Une fraction de seconde avant la Passion
«Quand Jésus eut pris le vinaigre, il dit: «Tout est accompli.» Et, baissant la tête, il rendit l’esprit» (Jean, 19, 30). La mort du Christ sur la croix est l’impensable sur lequel s’ouvre le chemin de foi chrétien, du fidèle au théologien. Elle a aussi beaucoup intéressé les médecins, croyants ou non.

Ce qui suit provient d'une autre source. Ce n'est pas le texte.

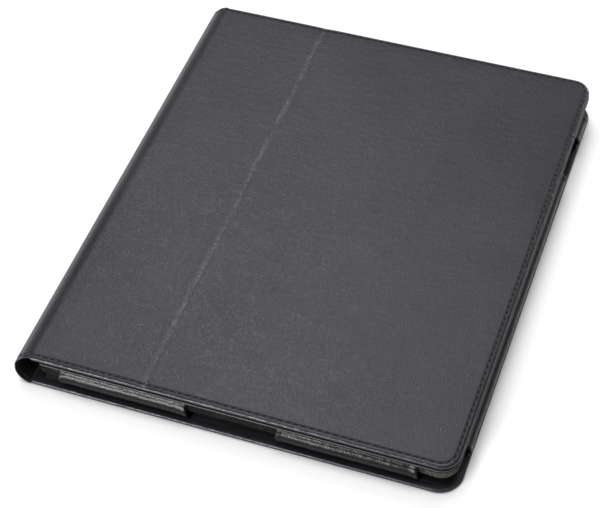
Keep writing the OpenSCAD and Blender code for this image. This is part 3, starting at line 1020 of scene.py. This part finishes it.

En mars de l’année passée, le cardiologue belge Christian Brohet, dans un article joliment intitulé «Mort de Jésus du point de vue physiopathologique», évoquait les conséquences d’un choc hypovolémique – c’est-à-dire une importante perte de sang, principalement due à la flagellation et au coup de lance de Longin. D’autres causes possibles ont été produites au fil des siècles: embolie pulmonaire, infarctus… Hypothèses, bien entendu. Dès lors, certains saints Thomas de la corporation médicale ont souhaité passer la crucifixion au filtre de l’expérience. Dans ses recherches visant à prouver l’authenticité du saint suaire, Pierre Barbet (1883-1961) utilisait par exemple des cadavres plus ou moins entiers pour tester les effets du clouage et de la suspension sur le corps humain – on trouve le résumé de ses recherches dans un fameux La Passion de N.-S. Jésus-Christ selon le chirurgien, publié en 1950. Frederick Zugibe* (1928-2013) poursuivait la même quête, mais avec des volontaires vivants et en pleine forme. Rassurez-vous: il ne les clouait pas sur la croix, mais se contentait de les attacher – il avait entre autres inventé un modèle de gant en cuir simulant l’arrimage des mains au bois. Les photographies prises lors de ces expériences (reproduites dans
The Cross and the Shroud: a Medical Inquiry into the Crucifixion, publié en 1988) sont, ma foi, relativement impressionnantes: dans le bureau du médecin, un trentenaire moustachu se cambre sur la croix (il semble sourire, étonnamment); son corps est recouvert de capteurs divers mesurant sa pulsation cardiaque, sa tension, son taux de saturation… Conclusion: la mort du Christ est due à un arrêt cardiaque et respiratoire consécutif à un choc hypovolémique, à nouveau. Selon leurs propres témoignages, les cobayes du Dr Zugibe ont beaucoup souffert sur la croix; heureusement sans séquelles à long terme. ■
* J’ai découvert l’existence de ce personnage dans l’excellent livre de Nicolas Ballet, «Shock Factory. Culture visuelle des musiques industrielles (1969-1995)» (Les Presses du Réel). L’auteur le mentionne dans la section consacrée à «l’esthétisation de l’horreur».